Records for this exercise:
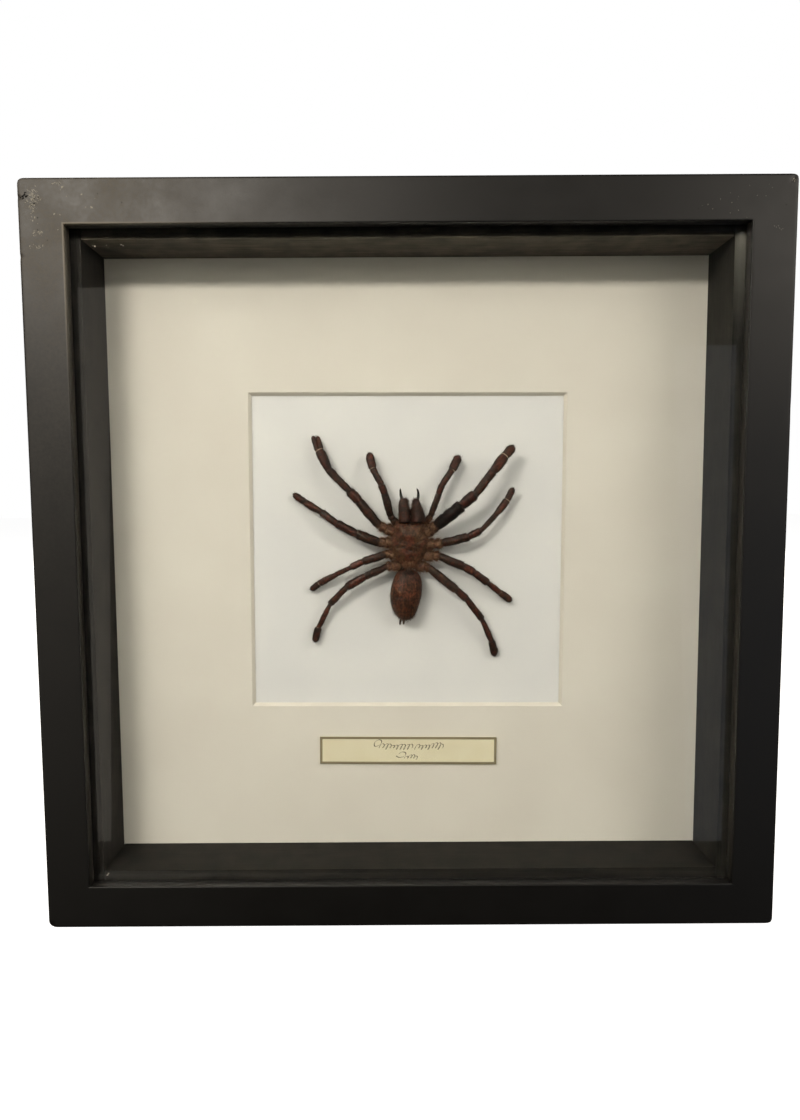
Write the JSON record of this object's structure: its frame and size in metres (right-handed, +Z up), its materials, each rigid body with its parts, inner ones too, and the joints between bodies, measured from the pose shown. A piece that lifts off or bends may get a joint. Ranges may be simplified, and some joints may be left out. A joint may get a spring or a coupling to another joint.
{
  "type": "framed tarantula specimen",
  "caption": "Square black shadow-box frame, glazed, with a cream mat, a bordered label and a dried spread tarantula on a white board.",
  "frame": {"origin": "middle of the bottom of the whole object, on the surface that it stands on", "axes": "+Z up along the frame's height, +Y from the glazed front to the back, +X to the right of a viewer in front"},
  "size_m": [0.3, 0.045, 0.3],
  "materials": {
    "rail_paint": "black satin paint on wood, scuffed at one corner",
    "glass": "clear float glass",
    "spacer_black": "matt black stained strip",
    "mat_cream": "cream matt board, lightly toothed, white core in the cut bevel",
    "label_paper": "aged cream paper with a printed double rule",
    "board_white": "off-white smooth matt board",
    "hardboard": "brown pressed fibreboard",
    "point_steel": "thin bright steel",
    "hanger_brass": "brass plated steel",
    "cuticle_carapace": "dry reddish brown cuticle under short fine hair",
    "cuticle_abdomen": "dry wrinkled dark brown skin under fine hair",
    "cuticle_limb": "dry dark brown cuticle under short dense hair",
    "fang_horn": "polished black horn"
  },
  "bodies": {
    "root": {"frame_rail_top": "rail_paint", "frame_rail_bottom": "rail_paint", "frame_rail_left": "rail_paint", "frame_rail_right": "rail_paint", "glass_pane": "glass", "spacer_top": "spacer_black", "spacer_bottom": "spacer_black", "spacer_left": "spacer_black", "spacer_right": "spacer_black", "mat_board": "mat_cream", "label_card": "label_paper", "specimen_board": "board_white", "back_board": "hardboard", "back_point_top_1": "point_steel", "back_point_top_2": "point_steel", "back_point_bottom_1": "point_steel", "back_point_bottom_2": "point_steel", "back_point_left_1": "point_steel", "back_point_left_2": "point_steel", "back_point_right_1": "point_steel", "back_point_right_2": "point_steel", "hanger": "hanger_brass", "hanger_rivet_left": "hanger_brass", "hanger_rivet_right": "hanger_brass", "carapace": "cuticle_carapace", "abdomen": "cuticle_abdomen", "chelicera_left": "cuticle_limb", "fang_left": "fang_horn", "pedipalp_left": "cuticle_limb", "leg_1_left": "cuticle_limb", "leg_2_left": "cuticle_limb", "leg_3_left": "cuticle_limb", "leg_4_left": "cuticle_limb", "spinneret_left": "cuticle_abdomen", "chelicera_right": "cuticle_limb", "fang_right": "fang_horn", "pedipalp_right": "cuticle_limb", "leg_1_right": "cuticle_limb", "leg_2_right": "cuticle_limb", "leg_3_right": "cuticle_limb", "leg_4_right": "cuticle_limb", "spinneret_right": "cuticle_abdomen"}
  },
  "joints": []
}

* * *

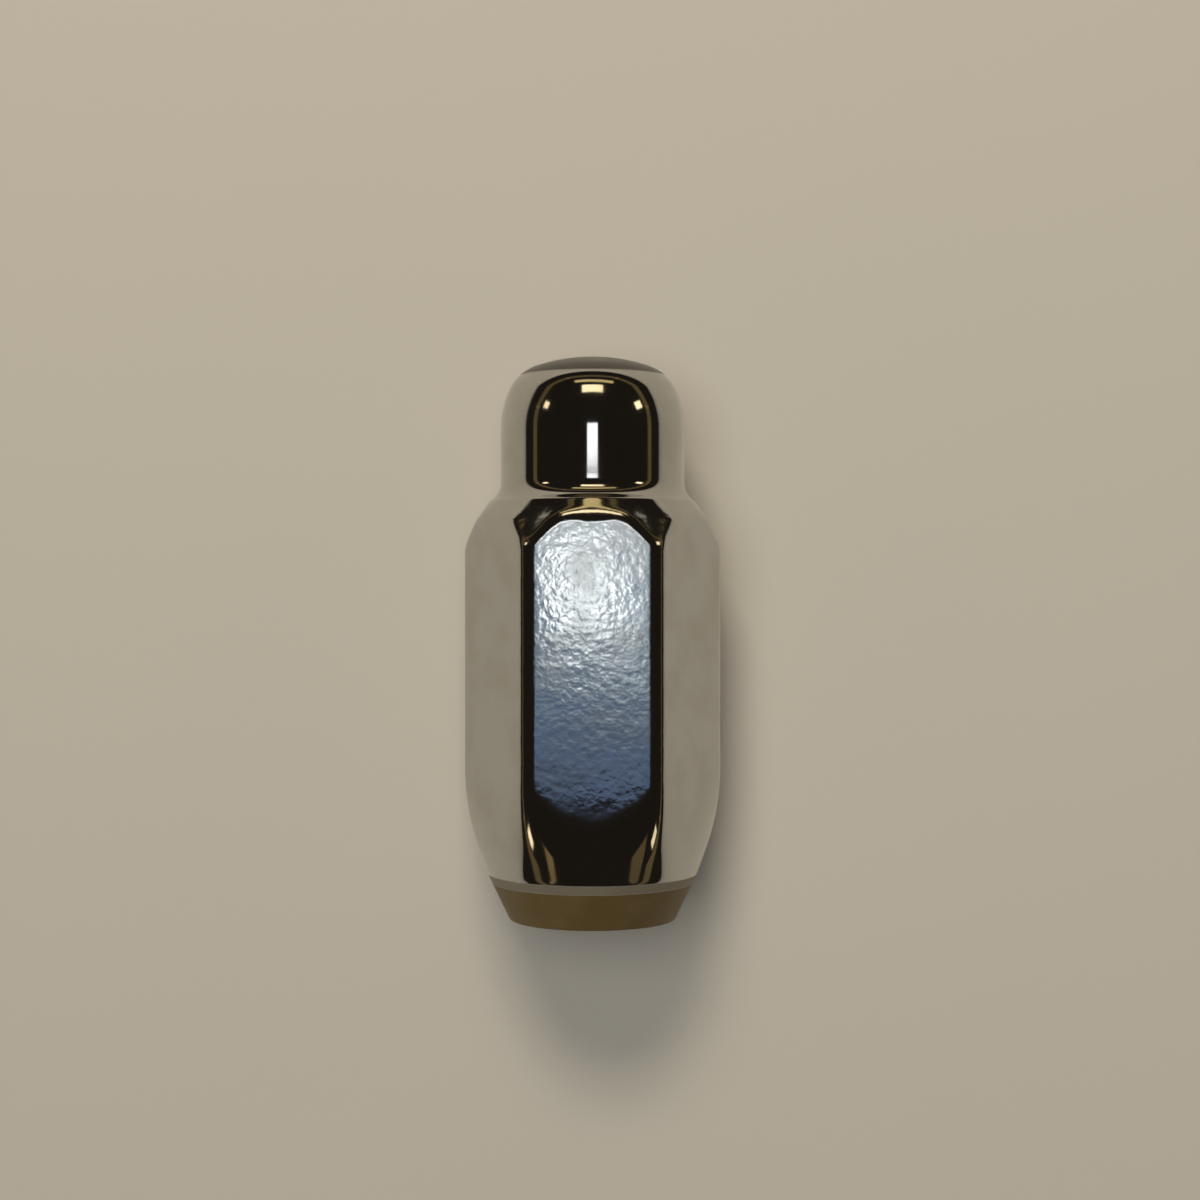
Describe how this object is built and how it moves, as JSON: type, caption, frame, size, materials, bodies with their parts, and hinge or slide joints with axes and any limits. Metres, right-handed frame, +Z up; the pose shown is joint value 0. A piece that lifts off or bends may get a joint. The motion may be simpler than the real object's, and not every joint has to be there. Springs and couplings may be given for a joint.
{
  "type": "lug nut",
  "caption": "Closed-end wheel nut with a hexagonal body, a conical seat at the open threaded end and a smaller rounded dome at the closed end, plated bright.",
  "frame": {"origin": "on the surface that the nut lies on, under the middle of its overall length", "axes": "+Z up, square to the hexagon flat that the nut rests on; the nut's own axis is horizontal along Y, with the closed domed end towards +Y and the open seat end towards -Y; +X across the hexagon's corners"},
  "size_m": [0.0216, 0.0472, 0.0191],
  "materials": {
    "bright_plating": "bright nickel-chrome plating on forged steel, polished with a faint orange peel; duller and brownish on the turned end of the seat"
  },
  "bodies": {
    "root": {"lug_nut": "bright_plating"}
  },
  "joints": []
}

Your goal: Gather each line from the entries above that includes the word "joints".

Correct response:
Write the JSON record of this object's structure: its frame and size in metres (right-handed, +Z up), its materials, each rigid body with its parts, inner ones too, and the joints between bodies, measured from the pose shown. A piece that lifts off or bends may get a joint. Ranges may be simplified, and some joints may be left out. A joint may get a spring or a coupling to another joint.
  "joints": []
Describe how this object is built and how it moves, as JSON: type, caption, frame, size, materials, bodies with their parts, and hinge or slide joints with axes and any limits. Metres, right-handed frame, +Z up; the pose shown is joint value 0. A piece that lifts off or bends may get a joint. The motion may be simpler than the real object's, and not every joint has to be there. Springs and couplings may be given for a joint.
  "joints": []